El equilibrio sigue emergiendo y se consolida una vez que, sobre la balanza
de la palabra, se coloca al fuego y al agua, dos elementos contrarios pero que,
como el propio Juan señala, purifican. Sus hijas, sus gemelas, Laura y Cristel,
son sus musas también y continuarán soldando la cadena poética que Secaira
propone. Fuego: “Conmueve el hecho de
la vida/ de saberla franca y gozando sus días./ Hay descontrol oculto en esa
experiencia./ Lápices de colores pasos de baile y una voz/ cantando./ Acercarse
a la posibilidad porque de la muerte no se puede escribir sin caer en
suposiciones./ Sin embargo algo brilla donde la luz se une con el/ último
escalón”. Agua: “La finitud es como
un hilo imposible de cortar/ sin el permiso de alguien./ Una autoridad revierte
lo dicho y lo hecho/ los transforma en olvido./ Ninguna naturaleza dispuesta a
rocas y hastíos/ será considerada ni prendada./ Desde el momento del primer
suspiro/ batas blancas premura del ser/ ya los cortes estaban dados y
otorgados/ ya los ojos eran propiedad de una mirada”.
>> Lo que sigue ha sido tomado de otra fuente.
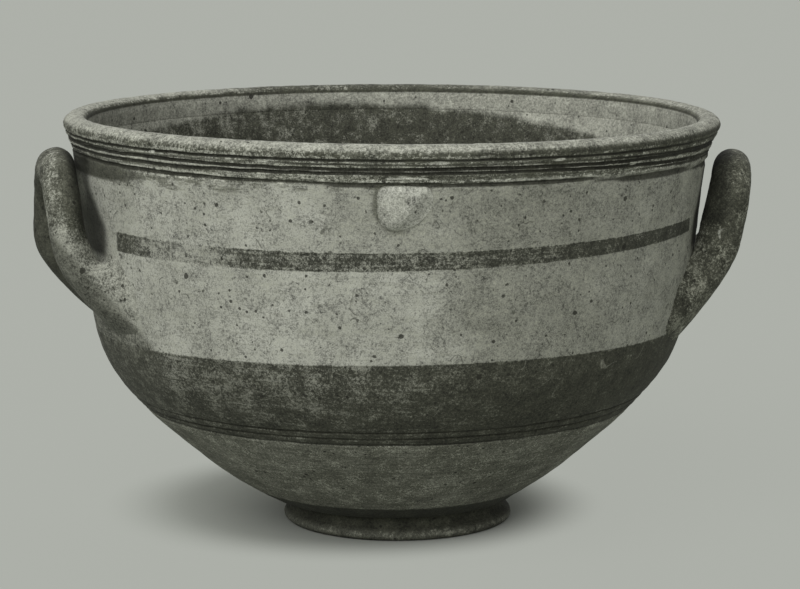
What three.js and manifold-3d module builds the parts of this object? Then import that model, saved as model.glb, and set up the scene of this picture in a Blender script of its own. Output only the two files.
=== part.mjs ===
// A deep two-handled clay bowl on a ring foot. Millimetres, +Z up, origin on
// the floor under the middle of the foot, handles by +X and -X, lug on -Y.
//
// The bowl is thrown in three lengths luted together with slip: a lower bowl,
// an upper wall and a grooved rim. Each joint is a tongue seated in a groove and
// lies under a tooled line. The foot is a turned ring, each handle is a rolled
// coil with a pad of clay pressed round both of its ends, and a pressed
// half-disc lug hangs under the rim in front.
import * as THREE from "three";
import { mergeVertices } from "three/addons/utils/BufferGeometryUtils.js";
import Module from "manifold-3d";

// Outer radii of the thrown form, from the foot up
const SEAT_RADIUS = 56;
const FLARE_RADIUS = 75;
const LOW_RADIUS = 91.6;
const TURN_RADIUS = 113.5;
const SWELL_RADIUS = 131.6;
const BELLY_RADIUS = 138.6;
const WAIST_RADIUS = 141.3;
const NECK_RADIUS = 145.8;
const LIP_RADIUS = 150;

// Rises from the floor to the first of them and from each to the next
const FOOT_HEIGHT = 12;
const FLARE_RISE = 12;
const LOW_RISE = 13.3;
const TURN_RISE = 19.9;
const SWELL_RISE = 24.8;
const BELLY_RISE = 32.5;
const WAIST_RISE = 29.5;
const NECK_RISE = 27;
const RIM_RISE = 15;
const LIP_RISE = 5;

// Clay thicknesses
const WALL = 8;
const FLOOR = 10;
const LIP_THICKNESS = 11;

// Foot ring: a bead on the floor, a hollow neck over it and a recess inside it
const FOOT_RADIUS = 53;
const FOOT_NECK_RADIUS = 50;
const FOOT_INNER_RADIUS = 40;
const FOOT_RECESS = 8;
const BEAD_HEIGHT = 5.6;
const BEAD_BULGE = 2.6;
const REST_WIDTH = 7;

// Tooled lines, measured along the wall
const LOW_GROOVES = 3;
const LOW_GROOVE_PITCH = 4.3;
const RIM_GROOVES = 3;
const RIM_GROOVE_PITCH = 4.8;
const LIP_OVERHANG = 1.2;
const GROOVE_WIDTH = 1.8;
const GROOVE_DEPTH = 0.9;

// Luted joints
const TONGUE = 3;
const SLIP = 0.3;

// Handles: one rolled coil each, looped up from two roots on the wall. Each sits
// some degrees in front of the widest line of the bowl.
const COIL_RADIUS = 9;
const ROOT_HEIGHT = 108;
const ROOT_HALF_SPACING = 28;
const ROOT_DEPTH = 8;
const ELBOW_RISE = 24;
const ELBOW_STAND_OFF = 13.5;
const SHOULDER_RISE = 46;
const SHOULDER_IN = 5;
const SHOULDER_STAND_OFF = 16;
const LOOP_RISE = 58;
const LOOP_GAP = 2.6;
const HANDLE_FORWARD = 8.5;

// Clay pads pressed round the coil ends
const PAD_REACH = 24;
const PAD_SPREAD = 17;
const PAD_UP = 24;
const PAD_DOWN = 23;
const PAD_EDGE = 2;
const PAD_FILLET = 0.35;

// Front lug, a half-disc hung under the lowest rim groove
const LUG_WIDTH = 24;
const LUG_HEIGHT = 20;
const LUG_RELIEF = 4;
const LUG_SINK = 3;
const LUG_ROUNDING = 2.4;
const LUG_GAP = 1.2;
const LUG_ANGLE = THREE.MathUtils.degToRad(-95);

// Fineness of the facets
const ROUND_STEPS = 60;
const WALL_STEPS = 5;
const BEAD_STEPS = 6;
const COIL_SIDES = 12;
const COIL_STEPS = 32;
const PAD_SIDES = 20;
const PAD_STEPS = 5;
const LUG_SPLITS = 2;
const LINE_STEPS = 400;

// Colours of the fired clay under its slip and wash
const CLAY = {
  foot: 0x45463d,
  dark: 0x4f4f45,
  coil: 0x5b5c52,
  rim: 0x74756b,
  pale: 0x96978b,
  lug: 0xa3a498,
};

// The outer face of the whole thrown form, one smooth line from foot to lip
const stations = [
  [SEAT_RADIUS, FOOT_HEIGHT],
  [FLARE_RADIUS, FLARE_RISE],
  [LOW_RADIUS, LOW_RISE],
  [TURN_RADIUS, TURN_RISE],
  [SWELL_RADIUS, SWELL_RISE],
  [BELLY_RADIUS, BELLY_RISE],
  [WAIST_RADIUS, WAIST_RISE],
  [NECK_RADIUS, NECK_RISE],
  [LIP_RADIUS, RIM_RISE],
];
let height = 0;
const outerLine = new THREE.SplineCurve(stations.map(([radius, rise]) => {
  height += rise;
  return new THREE.Vector2(radius, height);
}));
outerLine.arcLengthDivisions = LINE_STEPS;
const LINE_LENGTH = outerLine.getLength();
const TURN_Z = FOOT_HEIGHT + FLARE_RISE + LOW_RISE + TURN_RISE;
const LIP_Z = height;

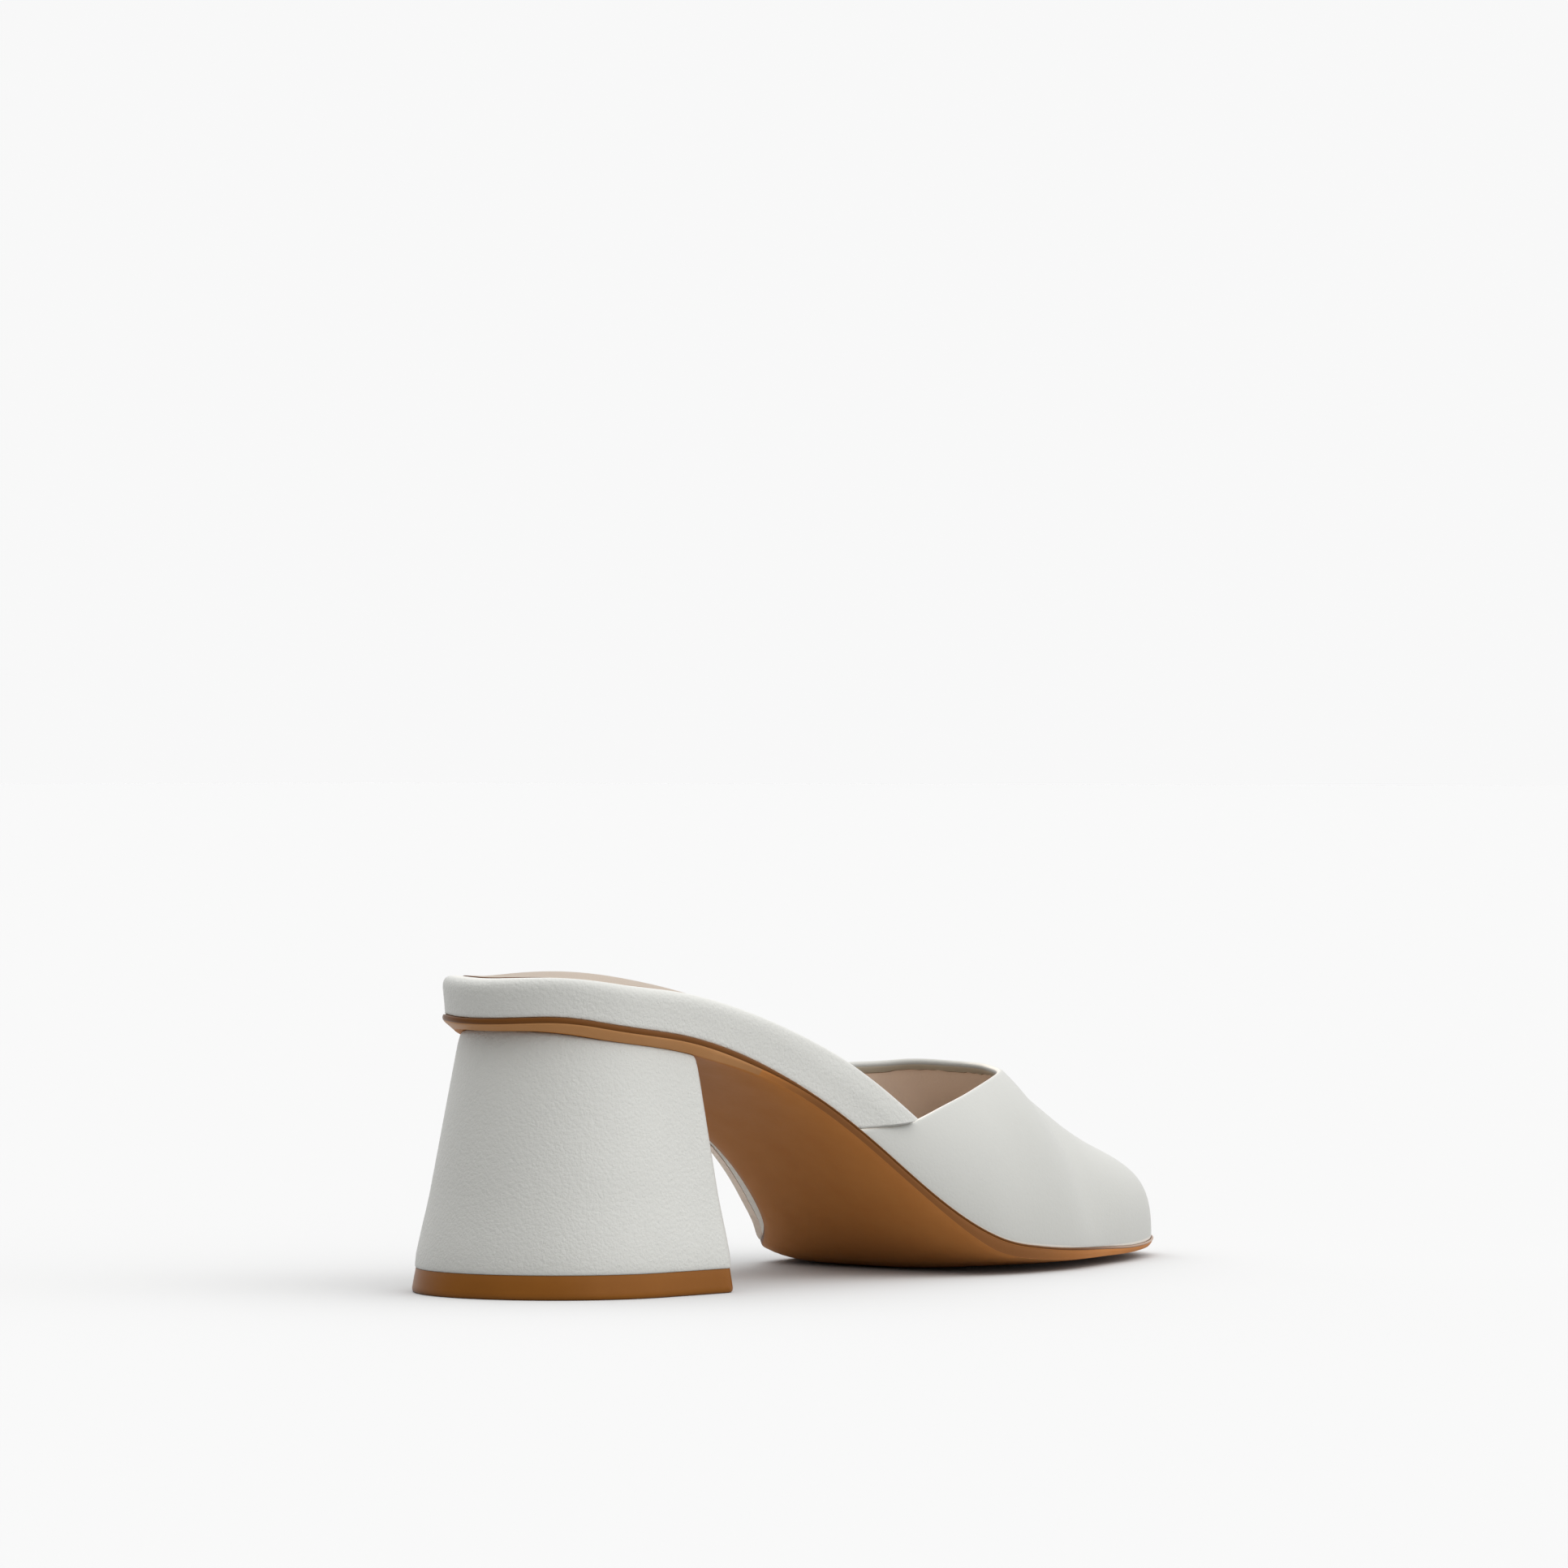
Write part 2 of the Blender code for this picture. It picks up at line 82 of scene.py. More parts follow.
# ---- tables ------------------------------------------------------------------------
SOLE_COLUMNS = ("along", "rise", "middle", "half", "roll")
SOLE_ROWS = (
    (6, 60.2, 0.0, 26.0, 0.0),
    (13, 60.65, 0.0, 26.2, 0.0),
    (24, 59.0, 0.0, 26.4, 0.0),
    (44, 56.15, -0.2, 26.6, 0.0),
    (60, 52.1, -1.0, 26.0, 0.2),
    (76, 46.2, -2.0, 24.9, 0.34),
    (92, 38.3, -3.2, 24.3, 0.48),
    (106, 28.6, -4.6, 24.8, 1.0),
    (118, 18.3, -5.4, 27.4, 1.7),
    (128, 9.6, -4.5, 31.5, 3.3),
    (137, 4.3, -1.45, 37.05, 4.2),
    (147, 3.05, 0.4, 39.4, 3.5),
    (158, 2.9, 2.0, 40.0, 2.6),
    (168, 2.8, 2.6, 38.7, 2.15),
    (180, 2.8, 3.2, 35.3, 1.7),
    (195, 2.9, 3.8, 30.8, 1.0),
    (207, 3.3, 4.0, 27.4, 0.65),
    (217, 4.0, 4.0, 25.4, 0.4),
    (228, 5.2, 4.0, 24.0, 0.3),
)
BUILD_COLUMNS = ("along", "sole", "bevel", "bed")
BUILD_ROWS = (
    (6, 3.0, 2.8, 8.25),
    (20, 3.3, 2.9, 8.8),
    (45, 3.4, 2.4, 9.35),
    (60, 3.2, 1.7, 9.7),
    (80, 3.0, 1.0, 10.6),
    (95, 3.0, 0.95, 11.1),
    (110, 3.0, 0.9, 10.9),
    (145, 3.0, 0.9, 8.8),
    (165, 2.9, 0.9, 7.4),
    (180, 2.6, 0.9, 6.5),
    (195, 2.1, 0.9, 5.8),
    (210, 1.7, 0.9, 5.2),
    (228, 1.5, 0.9, 4.6),
)
PAD_ROWS = (            # how high the sock's middle stands above its edge
    (6, 0.0), (17, 0.0), (26, 2.0), (35, 3.0), (46, 3.0), (60, 2.9), (75, 1.85), (95, 0.8),
    (130, 0.5), (228, 0.4),
)
INNER_ROLL_ROWS = (     # how far the inner edge rolls up off the floor
    (6, 0), (112, 0), (126, 0.3), (133, 0.8), (140, 1.1), (146, 0.8), (153, 0.3), (162, 0.1),
    (228, 0),
)
INNER_SKIVE_ROWS = (    # how much thinner the sole is at its inner edge
    (6, 0), (78, 0), (95, 1.2), (112, 1.7), (126, 1.9), (133, 1.9), (140, 1.9), (147, 1.2),
    (154, 0.4), (162, 0), (228, 0),
)
OUTER_SKIVE_ROWS = (    # the same at its outer edge
    (6, 0), (56, 0), (66, 0.7), (84, 1.4), (110, 1.6), (122, 1.4), (131, 0.6), (137, 0),
    (145, 0), (228, 0),
)
UPPER_COLUMNS = ("along", "ridge_side", "ridge_up", "outer_fullness", "inner_fullness")
UPPER_ROWS = (
    (97, 1.5, 60.0, 2.0, 2.40),
    (115, 3.0, 57.4, 2.0, 2.40),
    (130, 4.6, 56.2, 1.97, 2.42),
    (145, 6.2, 55.6, 1.94, 2.46),
    (160, 7.2, 53.6, 1.97, 2.50),
    (168, 7.1, 50.5, 1.77, 2.50),
    (175, 6.9, 46.6, 1.64, 2.50),
    (182, 6.9, 40.2, 1.89, 2.52),
    (189, 7.0, 34.9, 2.14, 2.55),
    (200, 6.8, 29.2, 2.44, 2.60),
    (210, 6.4, 25.6, 2.62, 2.70),
    (223, 5.2, 20.4, 2.76, 2.80),
)
BACK_LINE = (           # round the upper, outer foot to inner foot: throat and wings
    (-1.0, 99.8), (-0.934, 103.6), (-0.84, 109.9), (-0.764, 115.1), (-0.717, 118.3),
    (-0.643, 123.9), (-0.577, 130.0), (-0.523, 136.6), (-0.478, 144.0), (-0.44, 151.2),
    (-0.32, 165.0), (-0.2, 171.6),
    (-0.08, 174.7), (0.03, 174.9), (0.12, 173.7), (0.23, 170.7), (0.35, 163.9), (0.45, 152.2),
    (0.55, 139), (0.7, 121), (0.85, 108), (1.0, 97),
)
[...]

Querido Juan, como ya lo expuse en otro texto luego de
conversar contigo acerca de tu obra, una neuritis te declaró la guerra y has
perdido ‘batallas’ en las canchas de fútbol, entre las redes del vóley y en las
piscinas: el dolor no le da tregua al exceso físico. Pero por suerte, la guerra
frente al vacío de una página en blanco –que es mucho más fuerte- no la
perdiste. Con papel y lápiz en mano trabajas duro para disparar versos que nos
atraviesan y que se incrustan con fuerza en quien te lee. Sé que crees en el
azar, yo también. Porque una mañana cayó en mis manos tu poemario No es dicha, y desde ahí he tenido la
dicha de conocerte. Espero que el público se anime a dialogar contigo y que no
solo camine por la Ribera de Cristal, sino
que se zambulla por completo en tu palabra.
Damián de la Torre leyendo, yo escuchando agradecido, Bibliorecreo, 25 de abril de 2015, maravilloso público, inolvidable tarde.